Tabata Substation
田端変電所
- Date:
- 1923
- Medium:
- Oil on canvas
- Source:
- Hiroshima Prefectural Art Museum
Description
Tabata Substation (田端変電所) is a small 23.8 × 32.6 cm oil on canvas painted by Hasegawa Toshiyuki in 1923, the year of the Great Kantō Earthquake and the artist's debut as a serious painter. The composition shows the rectangular brick volume of the Tabata electrical substation — one of the new transformer stations built by the Tokyo Electric Light Company in the early 1920s to distribute power to the rapidly industrializing northern wards — set among the low wooden houses of the Tabata district in north Tokyo. The substation is rendered in a saturated ochre-red against a viridian and slate sky, with the working-class houses of the foreground in lower-key browns and grays; the heavy power-line poles and the cluster of insulators on the roof of the substation provide the linear armature of the composition. The painting was accepted at the 4th Shinkō Yōga (Emerging Western Painting) Exhibition in 1923 and was Hasegawa's first significant public showing.
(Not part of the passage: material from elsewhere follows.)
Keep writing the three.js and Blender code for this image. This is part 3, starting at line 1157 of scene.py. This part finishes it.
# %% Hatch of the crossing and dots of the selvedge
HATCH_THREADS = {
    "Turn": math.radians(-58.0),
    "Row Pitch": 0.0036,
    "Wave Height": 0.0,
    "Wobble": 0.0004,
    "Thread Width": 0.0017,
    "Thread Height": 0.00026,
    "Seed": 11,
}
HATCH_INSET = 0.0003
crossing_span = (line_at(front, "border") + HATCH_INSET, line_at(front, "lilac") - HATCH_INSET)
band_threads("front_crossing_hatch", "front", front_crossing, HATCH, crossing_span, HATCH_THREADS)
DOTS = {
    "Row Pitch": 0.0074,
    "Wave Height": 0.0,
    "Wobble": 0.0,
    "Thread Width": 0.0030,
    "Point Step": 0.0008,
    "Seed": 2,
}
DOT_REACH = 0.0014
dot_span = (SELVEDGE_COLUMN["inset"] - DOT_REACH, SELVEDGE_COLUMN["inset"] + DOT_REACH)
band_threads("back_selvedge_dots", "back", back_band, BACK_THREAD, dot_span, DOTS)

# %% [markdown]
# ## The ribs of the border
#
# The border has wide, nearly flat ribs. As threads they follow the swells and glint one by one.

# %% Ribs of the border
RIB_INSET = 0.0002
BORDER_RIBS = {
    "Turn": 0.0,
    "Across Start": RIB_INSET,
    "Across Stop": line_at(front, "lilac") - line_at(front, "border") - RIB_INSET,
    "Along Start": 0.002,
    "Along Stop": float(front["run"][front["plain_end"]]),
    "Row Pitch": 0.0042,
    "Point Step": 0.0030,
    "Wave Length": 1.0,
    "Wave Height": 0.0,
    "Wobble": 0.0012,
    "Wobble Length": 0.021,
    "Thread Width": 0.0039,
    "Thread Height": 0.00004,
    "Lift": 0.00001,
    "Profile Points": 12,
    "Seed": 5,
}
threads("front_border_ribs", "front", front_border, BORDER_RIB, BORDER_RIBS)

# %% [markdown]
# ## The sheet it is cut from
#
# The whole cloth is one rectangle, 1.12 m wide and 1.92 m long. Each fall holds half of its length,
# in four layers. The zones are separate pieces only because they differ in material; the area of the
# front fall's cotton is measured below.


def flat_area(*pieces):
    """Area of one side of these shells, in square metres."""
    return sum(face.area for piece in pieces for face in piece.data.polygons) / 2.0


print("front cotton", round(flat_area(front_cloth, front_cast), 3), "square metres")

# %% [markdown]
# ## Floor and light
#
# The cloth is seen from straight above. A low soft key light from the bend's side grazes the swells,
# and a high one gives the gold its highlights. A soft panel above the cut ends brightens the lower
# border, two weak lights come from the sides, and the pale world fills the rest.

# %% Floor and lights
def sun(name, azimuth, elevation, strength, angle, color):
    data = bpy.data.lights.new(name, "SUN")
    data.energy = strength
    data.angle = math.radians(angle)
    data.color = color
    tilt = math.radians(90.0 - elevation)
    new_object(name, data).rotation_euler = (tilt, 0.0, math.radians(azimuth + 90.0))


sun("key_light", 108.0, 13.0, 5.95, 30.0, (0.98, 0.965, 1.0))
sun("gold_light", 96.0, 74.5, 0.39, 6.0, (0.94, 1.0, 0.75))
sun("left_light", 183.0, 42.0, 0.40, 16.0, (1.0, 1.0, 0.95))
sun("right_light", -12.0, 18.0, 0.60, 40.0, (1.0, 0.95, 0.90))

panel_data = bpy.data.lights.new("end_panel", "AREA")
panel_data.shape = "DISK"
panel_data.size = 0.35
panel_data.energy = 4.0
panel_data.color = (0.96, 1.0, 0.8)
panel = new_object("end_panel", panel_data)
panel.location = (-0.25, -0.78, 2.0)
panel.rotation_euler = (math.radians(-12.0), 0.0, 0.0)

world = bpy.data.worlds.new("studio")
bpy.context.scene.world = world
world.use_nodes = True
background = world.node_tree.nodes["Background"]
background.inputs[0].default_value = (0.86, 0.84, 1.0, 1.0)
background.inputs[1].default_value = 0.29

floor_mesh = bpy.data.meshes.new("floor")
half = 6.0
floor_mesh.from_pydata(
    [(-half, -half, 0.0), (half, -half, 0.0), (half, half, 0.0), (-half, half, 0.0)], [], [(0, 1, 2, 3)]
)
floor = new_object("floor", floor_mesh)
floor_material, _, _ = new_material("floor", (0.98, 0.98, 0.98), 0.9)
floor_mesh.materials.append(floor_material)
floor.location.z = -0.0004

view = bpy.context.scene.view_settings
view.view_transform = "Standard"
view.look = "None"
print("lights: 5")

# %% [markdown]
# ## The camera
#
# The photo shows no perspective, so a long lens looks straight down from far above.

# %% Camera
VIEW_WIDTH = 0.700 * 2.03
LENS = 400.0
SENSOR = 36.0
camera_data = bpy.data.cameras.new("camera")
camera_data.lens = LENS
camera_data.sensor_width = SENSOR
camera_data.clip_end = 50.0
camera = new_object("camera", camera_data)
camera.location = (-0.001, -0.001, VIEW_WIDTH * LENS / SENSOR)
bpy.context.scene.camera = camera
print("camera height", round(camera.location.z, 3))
It belongs to a series of industrial and infrastructural paintings — gas tanks, viaducts, freight yards, substations — that occupied him throughout the 1920s and that placed him within the broader European interwar tendency of treating modern industrial subjects as serious motifs for painting. The canvas is now in the collection of the Hiroshima Prefectural Art Museum.